Meskipun terdapat banyak tekanan baik dari dalam maupun luar untuk mengakhiri perang yang sudah berlarut-larut dan menguras sumber daya kedua belah pihak, tampaknya baik Ukraina maupun Rusia tidak memiliki keinginan untuk mengadakan gencatan senjata. Justru kedua belah pihak tetap berkeinginan melanjutkan perang, sebagaimana yang dikatakan oleh Zelensky bahwa Ukraina akan terus berperang hingga Crimea, Mariupol, Donetsk, Luhansk, dan wilayah lainnya kembali berada di bawah kendali Kiev. Keadaan semakin bertambah buruk ketika negara-negara NATO mengirim berbagai senjata canggih bagi pihak Ukraina untuk melawan Rusia. Sementara Rusia sendiri mendapatkan pasokan senjata dari Iran, Korea Utara dan bahkan Tiongkok. Di meja perundingan, PBB selaku pihak penengah belum berhasil untuk mendamaikan kedua belah pihak.

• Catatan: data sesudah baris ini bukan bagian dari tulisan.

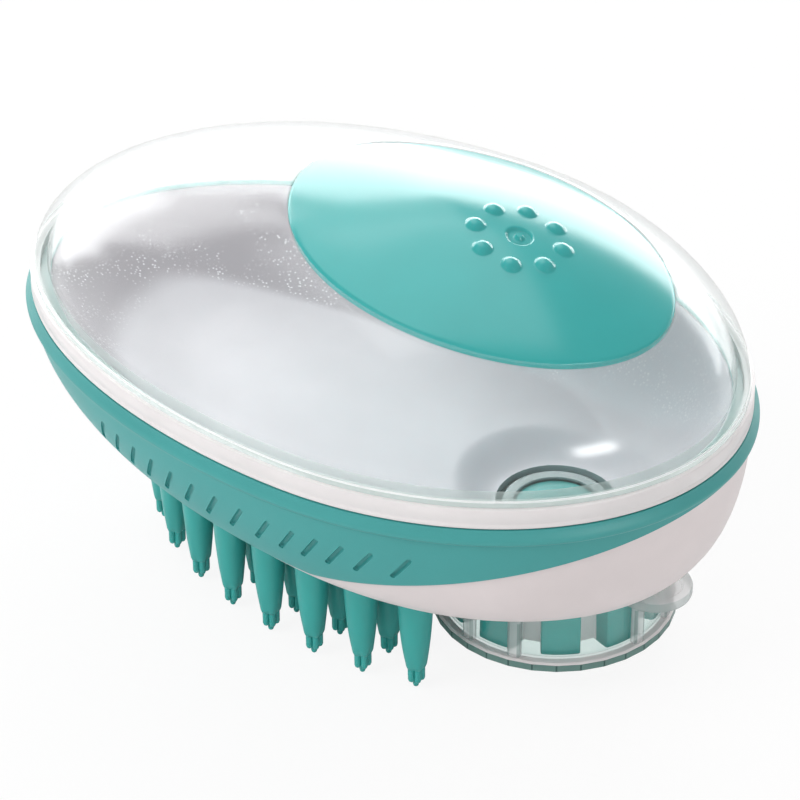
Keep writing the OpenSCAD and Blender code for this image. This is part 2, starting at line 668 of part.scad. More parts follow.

Pada akhirnya perang antara Rusia dan Ukraina hanya akan bertambah lama dan akan terus menguras kekuatan dari kedua belah pihak. Namun yang paling terdampak adalah masyarakat sipil Ukraina yang menjadi korban dari keganasan perang dan kebanyakan harus menyelamatkan diri ke negara-negara tetangga seperti Polandia yang menjadi tempat pengungsi terbesar bagi masyarakat sipil Ukraina di Eropa.